Il s’agira alors de comprendre quelle a été l’évolution de la politique de communication entre 1979 et 2008 ; celle-ci conduit-elle à une fermeture ou à une ouverture progressive des archives ? Pour quelles raisons certaines archives restent-elles inaccessibles ? Après l’adoption de la loi du 15 juillet 2008, la notion de libre communicabilité peut-elle être remise en cause ? Pour ce faire, nous analyserons dans un premier temps le renouvellement de la politique de communication entre 1974 et 1979. Puis nous nous demanderons si la loi du 15 juillet 2008 conduit à une libéralisation des archives. Enfin, nous tenterons d’étudier les contradictions de la législation de 2008, entre principes libéraux, archives sensibles et « secrets d’État ».

Partie 1 – De 1794 à 1979, un renouvellement tardif de la politique de communication des archives

En deux siècles, les archives n’ont été régies que deux fois par la loi, après la Révolution avec la loi du 7 messidor an II, et au XXème siècle avec la loi du 3 janvier 1979 sur les archives. Entre ces deux dates, plusieurs décrets précisent la politique de communication des archives et des lois annexes ont des conséquences sensibles sur le fonctionnement des services d’archives et sur leur politique de communicabilité.

De la Révolution au Front Populaire : vers la libéralisation de l’accès aux archives ?
La loi du 7 messidor an II et la législation du XIXème siècle : l’ouverture des archives aux citoyens ?

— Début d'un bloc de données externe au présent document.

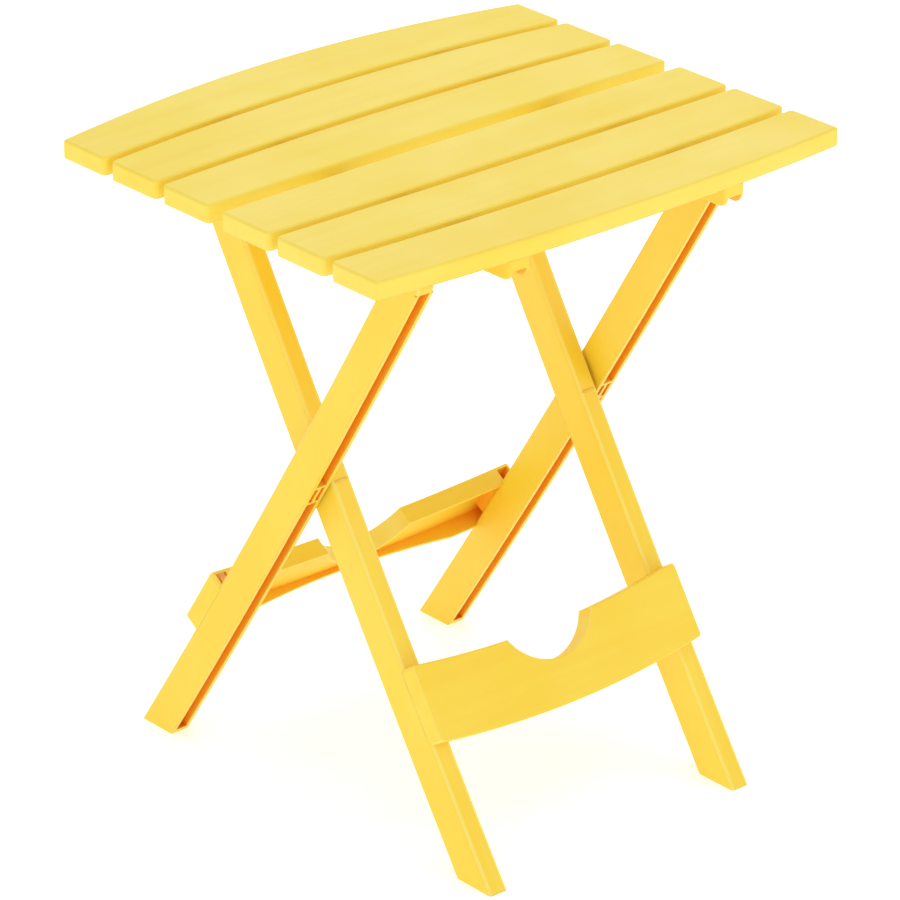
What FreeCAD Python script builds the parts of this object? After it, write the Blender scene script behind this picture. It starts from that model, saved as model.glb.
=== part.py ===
"""Folding slatted side table in moulded plastic, open and standing on its feet.

Millimetres. The origin is on the floor under the middle of the top, X runs along
the slats, -Y is the front and +Z is up.  "Outer" is the leg frame whose tops are
at the front, "inner" the frame nested inside it whose tops are at the back.
"""
import math
import os

import FreeCAD
import Part
from FreeCAD import Vector

os.makedirs("parts", exist_ok=True)

# ---- Table top -------------------------------------------------------------
TOP_Z = 507.0            # height of the top face at the slats' ends
SLAT_THICK = 14.0        # depth of the slats' edges
TOP_HALF_LENGTH = 222.0  # half the length of every slat
MIDDLE_GAP = 15.0        # gap between the two folding halves
SLAT_GAP = 7.0           # gap between the slats of one half
SLAT_CORNER = 4.5        # rounding of the slats' corners seen from above
HINGE_CORNER = 3.0       # the same beside the middle gap
TABLE_CORNER = 2.0       # the same at the four corners of the table
TOP_EDGE = 1.8           # rounding along the top edges
SLAB_SPARE = 4.0         # how far the arched slab of a slat is made beyond its outline
RECESS = 3.0             # depth of the panels sunk in the underside
RECESS_RIM = 5.0         # flat rim left around them
RIB = 3.0                # thickness of the ribs between them
RECESS_RIBS = (0.0, 36.0, 72.0, 103.5, 140.0, 180.0)

# Distance from the middle of the top, at mid-length and at the slats' ends.
OUTER_EDGE = (194.5, 176.0)
FIRST_GAP = (133.9, 123.2)
SECOND_GAP = (68.9, 63.6)

# How much the slats arch up at mid-length, at the same four edges.
OUTER_RISE = 4.6
FIRST_RISE = 2.5
SECOND_RISE = 2.0
MIDDLE_RISE = 1.5
ABOVE_TOP = TOP_Z + 20   # any height clear above the whole top
SPARE = 6.0              # how far cutting shapes reach past a surface

# ---- Leg frames ------------------------------------------------------------
CROSS_Z = 271.5          # height of the crossing pivots
LEAN_SLOPE = 0.6264      # sideways run of a leg per unit of height, at the crossing
LEAN_CURVE = -8e-5       # how fast that slope eases off with height
LEG_HALF = 15.1          # half the depth of a leg, across its centre line
SIDE_WALL = 3.4          # walls of the channel section
WEB = 3.0                # closed face of the channel section
SOLE = 4.0               # floor of the channel at the foot
LEG_EDGE = 2.6           # rounding along the closed face
INNER_LEG_X = (114.2, 131.2)
OUTER_LEG_X = (134.0, 150.3)

# ---- Pivots ----------------------------------------------------------------
PIVOT_Z = 470.0          # height of the pivots between the frames and the top
CENTRE_Z = 474.0         # height of the hinge in the middle of the top
PIN_FIT = 0.06           # radial clearance of a turning pin
CROSS_PIN = 4.5
CROSS_COLLAR = 8.0
TOP_PIN = 4.0
TOP_PIN_HEAD = 6.0
CENTRE_PIN = 3.0
CENTRE_PIN_HEAD = 4.6
PIN_END = 0.6            # bevel round the pins' ends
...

La loi du 7 messidor an II (25 juin 1794) est la première législation encadrant l’institution des archives et est considérée comme le texte fondateur des Archives de France. Cette loi est établie dans le contexte de la Révolution et avec la volonté de rompre avec les principes de l’Ancien Régime. Ses deux éléments majeurs sont, d’une part, l’élaboration de principes destinés à aider au tri des documents collectés depuis le début de la Révolution et, d’autre part, la libre communicabilité des documents rassemblés aux Archives. Cette libre communicabilité est exprimée dans l’article 37 :« Tout citoyen pourra demander dans tous les dépôts, aux jours et aux heures qui seront fixés, communication des pièces qu’ils renferment: elle leur sera donnée sans frais et sans déplacement, et avec les précautions convenables de surveillance. Les expéditions ou extraits qui en seront demandés, seront délivrés à raison de quinze sous du rôle. »4
Le libre accès des documents devient alors un droit civique, appartenant à chaque citoyen. Les archives, appartenant jusqu’ alors à celui qui régnait, deviennent un bien commun. Sous l’Ancien Régime, seule une minorité de la population pouvait accéder aux archives détenues par le pouvoir royal, comprenant notamment le Trésor des chartes. Ces privilégiés, munis des plus hautes recommandations, étaient essentiellement des historiens et des académiciens. L’ouverture des archives à tous les citoyens provoque un déclin du lien entre pouvoir politique et recherche historique ; l’accès aux archives n’est plus un privilège donné par l’État à une minorité.
Cependant, ces principes libéraux sont rapidement ébranlés. En effet des limites à la notion de libre communicabilité apparaissent dès le milieu du XIXème siècle, avec un règlement de 1856. Ce texte rétablit le principe d’un accès sélectif aux archives publiques. Il mentionne ainsi les personnes autorisées à accéder aux dites archives :
« Pour avoir droit à la communication immédiate des documents demandés ou à un refus expressément motivé, il fallait être fonctionnaire public, membre ou lauréat de l’Institut, docteur d’une faculté, archiviste paléographe ou élève de l’École des chartes. »5
Ainsi, l’accès aux archives redevient l’apanage d’une minorité de la population. La possibilité d’accéder aux archives publiques est conditionnée par l’appartenance à une certaine catégorie sociale. Cette restriction de la communication se poursuit avec le décret du 12 janvier 1898 qui met en place un délai de communicabilité fixé à 50 ans, à l’issue duquel les documents sont librement communicables. Par ailleurs, si ce décret rappelle le versement obligatoire des archives, il établit également que les institutions versantes doivent donner leur approbation avant la consultation des documents. Les institutions étatiques retrouvent une main mise sur la communication des archives. Ainsi, les archives courantes ne sont pas communicables, seules les archives définitives d’au moins 50 ans le sont, avec accord préalable de l’administration versante. Les archives de l’Ancien Régime tombent dans l’oubli puisque les administrations qui doivent donner leur accord avant communication n’existent plus. Il semble ainsi que le principe de libre communicabilité soit relativement ébranlé. En conséquence, la loi du 7 messidor an II pose les bases d’une libre communicabilité des archives publiques en annonçant la possibilité pour tous les citoyens d’accéder aux archives. Cependant, cette loi est souvent vue comme incomplète et construite dans l’euphorie de la volonté démocratique post-révolutionnaire. Dès 1856, elle connaît ses premières contradictions en rétablissant progressivement le principe d’un accès sélectif aux archives pour certaines catégories de la population et pour les seules archives de plus de 50 ans. Les contestations ne tardent pas à se manifester et, au début du XXème siècle, de timides tentatives d’ouverture voient le jour.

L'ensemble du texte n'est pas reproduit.